Mysql load balancer dies

Note that this is the equivalent of just turning off all of mysql. We're not expecting to survive this, just to see how gracefully the frontend handles it.

Simulation: While running under load, tell the load balancer to stop serving traffic.

Result:

Slow Mysql replication

Simulation: While running under load, turn off replication to one of the mysql slaves.

Result:

Slow Mysql processing

Simulation: While running under load, delay all queries from mysql by 10/20/30s. (we can obviously delay the connection, can we write a proxy that does a sleep in mysql?)

Result:

Elastic Search

Elastic Search dies

Simulation: While running under load, bring down Elastic Search nodes.

Result:

Elastic Search is slow

Simulation: While running under load, make Elastic Search reponses +30 seconds

Result:

Elastic Search node dies

Simulation: While running under load, bring down one of the Elastic Search nodes. Are there visible changes to the site.

Result:

Elastic Search load balancer dies

Processing Queues and Automated Tasks

Celery dies

Simulation:

Result:

Rabbitmq dies

Simulation:

Result:

Cron jobs stop running or die

Simulation: While the site is running normally, turn off all marketplace cron jobs for 48 hours. Examine the site for notable deviations from expected values.
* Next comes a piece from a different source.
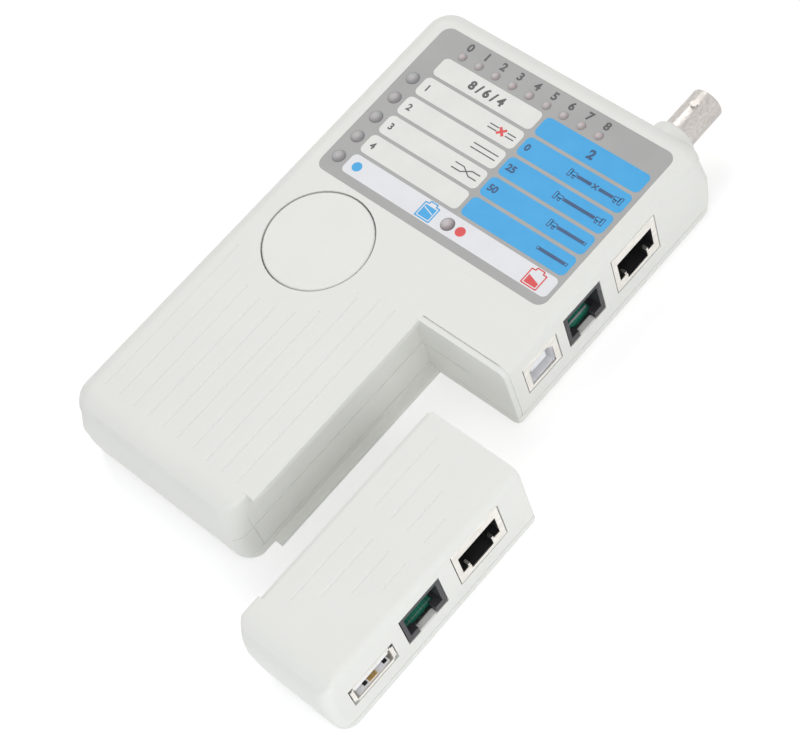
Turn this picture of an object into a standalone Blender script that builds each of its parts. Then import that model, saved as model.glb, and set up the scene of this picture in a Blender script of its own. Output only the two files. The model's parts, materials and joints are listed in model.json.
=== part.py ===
"""Network cable tester: a main unit with an L-shaped case, and a remote unit that docks in its corner.

The main unit lies face up: X runs across it towards the sockets, Y along it to the coaxial socket, Z up.
Sizes are in millimetres, measured from the main unit's lower left corner; the finished solids are in metres,
with their origin under the middle of the main unit.
"""

import math

import bmesh
import bpy

MM = 0.001

# The main unit's case
CASE_WIDTH = 86.6
CASE_HEIGHT = 25.0
GRIP_WIDTH = 57.5
GRIP_PAST_BATTERY = 15.0
HEAD_LENGTH = 77.1
GRIP_CORNER = (4.6, 4.0, 7.0)
HEAD_CORNER = (5.6, 2.6, 5.2)
END_BULGE = 1.1
EDGE_RADIUS = 1.0
SIDE_FILLET = 4.5
END_FILLET = 6.0
TOP_FILLET = 4.4
SOCKET_FILLET = 3.0
GRIP_FILLET = 1.2
BASE_FILLET = 1.6
WALL = 2.0
FLOOR = 1.8
SPLIT = 3.2
SEAM = 0.3
GAP = 0.3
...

(Note: need to identify all the crons. May need to call some out individually)

Result:

Redis

Redis node dies

Simulation: While running under load, bring down one of the redis nodes.

Result:

Redis responds slowly

Simulation: Add 1s delay to all redis calls

Result:

Memcache

Memcache node dies

Simulation: While running under load, bring down a single memcache node.

Result:

Memcache dies

Simulation: While running under load, turn memcache off on all memcache nodes

Result:

Memcache responds slowly

Simulation: While running under load, add a 1s delay to all results coming from memcache

Result:

Signing Services

Receipt signing service unavailable

Simulation: While running purchasing and receipt verification, shut off receipt signing.

Result:

Receipt signing service slow

Simulation: While running purchasing and receipt verification, add a 20s/30s delay to the query. (Question: how long will the client hold the connection open? We should test both sides of that)

Result:

JAR signing service unavailable

Simulation: While testing the approval process, turn off the JAR signing service

Result:

Payments

Single payment gateway server dies (Webpay)

Simulation: While users attempt to make a purchase, kill a gateway server.

Result:

Payment gateway load balancer dies (Webpay)
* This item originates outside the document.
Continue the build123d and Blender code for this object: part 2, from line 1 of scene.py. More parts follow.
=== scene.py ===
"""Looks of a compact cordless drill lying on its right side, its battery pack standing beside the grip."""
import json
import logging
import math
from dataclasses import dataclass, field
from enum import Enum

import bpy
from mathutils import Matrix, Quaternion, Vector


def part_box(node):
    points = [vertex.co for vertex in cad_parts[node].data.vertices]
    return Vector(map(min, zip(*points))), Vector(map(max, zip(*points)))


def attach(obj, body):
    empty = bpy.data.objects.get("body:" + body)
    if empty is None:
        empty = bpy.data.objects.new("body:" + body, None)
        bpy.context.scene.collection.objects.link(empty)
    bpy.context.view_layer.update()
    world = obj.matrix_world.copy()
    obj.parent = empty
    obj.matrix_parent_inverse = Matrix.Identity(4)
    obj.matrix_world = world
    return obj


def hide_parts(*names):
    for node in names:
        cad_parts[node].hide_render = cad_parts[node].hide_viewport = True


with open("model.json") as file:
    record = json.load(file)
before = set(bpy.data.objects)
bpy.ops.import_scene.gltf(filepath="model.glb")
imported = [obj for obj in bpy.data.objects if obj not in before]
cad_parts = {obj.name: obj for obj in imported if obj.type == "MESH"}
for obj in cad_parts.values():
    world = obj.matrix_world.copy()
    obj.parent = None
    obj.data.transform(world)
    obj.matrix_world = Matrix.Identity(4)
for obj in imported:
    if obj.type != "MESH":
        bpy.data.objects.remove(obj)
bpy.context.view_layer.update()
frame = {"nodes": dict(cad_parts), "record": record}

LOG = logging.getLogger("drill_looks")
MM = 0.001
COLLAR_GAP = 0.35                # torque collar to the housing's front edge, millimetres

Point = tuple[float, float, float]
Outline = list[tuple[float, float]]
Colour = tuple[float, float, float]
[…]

Simulation: While users attempt to make a purchase, kill the load balancer. This effectively removes the payment service.

Result:

Payment processing server dies (Solitude)

Simulation: While attempting to make purchases, bring down one of the Solitude servers

Result:

Payment processing load balancer dies (Solitude)
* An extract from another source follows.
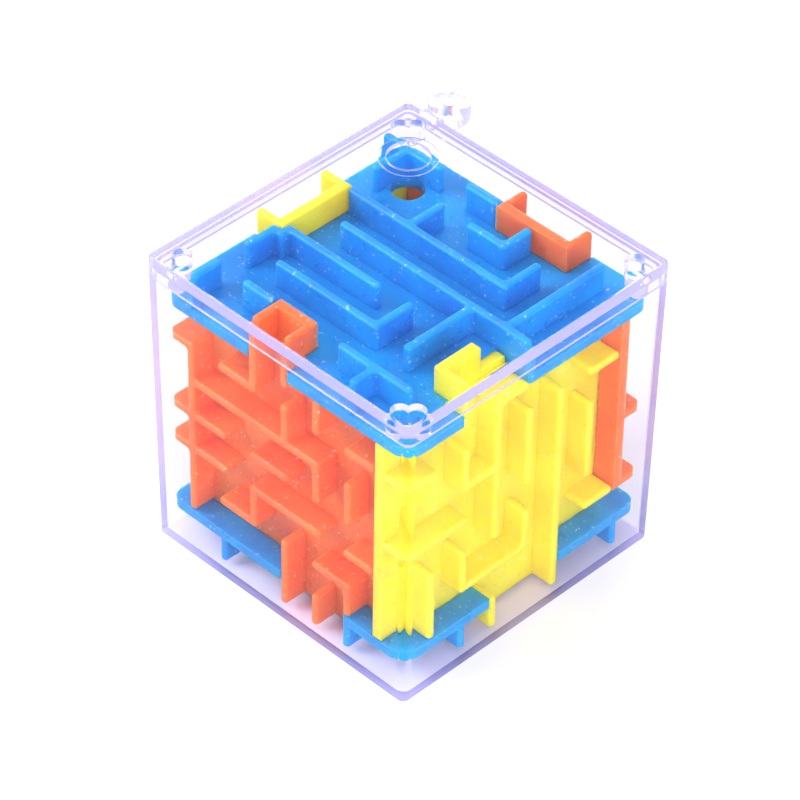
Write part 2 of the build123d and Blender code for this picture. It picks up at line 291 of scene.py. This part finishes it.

Simulation: While attempting to make purchases, bring down all of Solitude.

Result:

Payment service (Bango or Paypal) dies

Simulation: While making purchases, sever the connection between the payment servers and paypal (blackhole address in the configuration?)

Result:

Monitoring

Webtrends/analytics goes down

Simulation:

Result:

Statsd/graphite/sentry goes down

Simulation:

Result:

Syslog, CEF or Metlog goes down

Simulation:

Result:

Miscellaneous

Backend storage for images and applications dies

Simulation: While running under load, turn off the nfs hosting our images and applications

Result:

Recaptcha unavailable

Simulation: Blackhole the ip for recaptcha and attempt to register an account.

Result:

Browserid unavailable

Simulation: Turn off browserid (or blackhole it), then attempt to use the site. Should include some registration.

Result:

Email server unavailable

Simulation:

Result:

Outgoing.mozilla.org not responsive

Simulation:

Result:

REALLY BIG STUFF

DNS resolution dies

Simulation: (I have no idea how to test this one)

Result:

CDN dies

Simulation: Is this realistically testable? It's out of our hands entirely.

Result:

Webserver front end load balancer dies

Simulation: While running under load, perform a shutdown on the web load balancer

Result: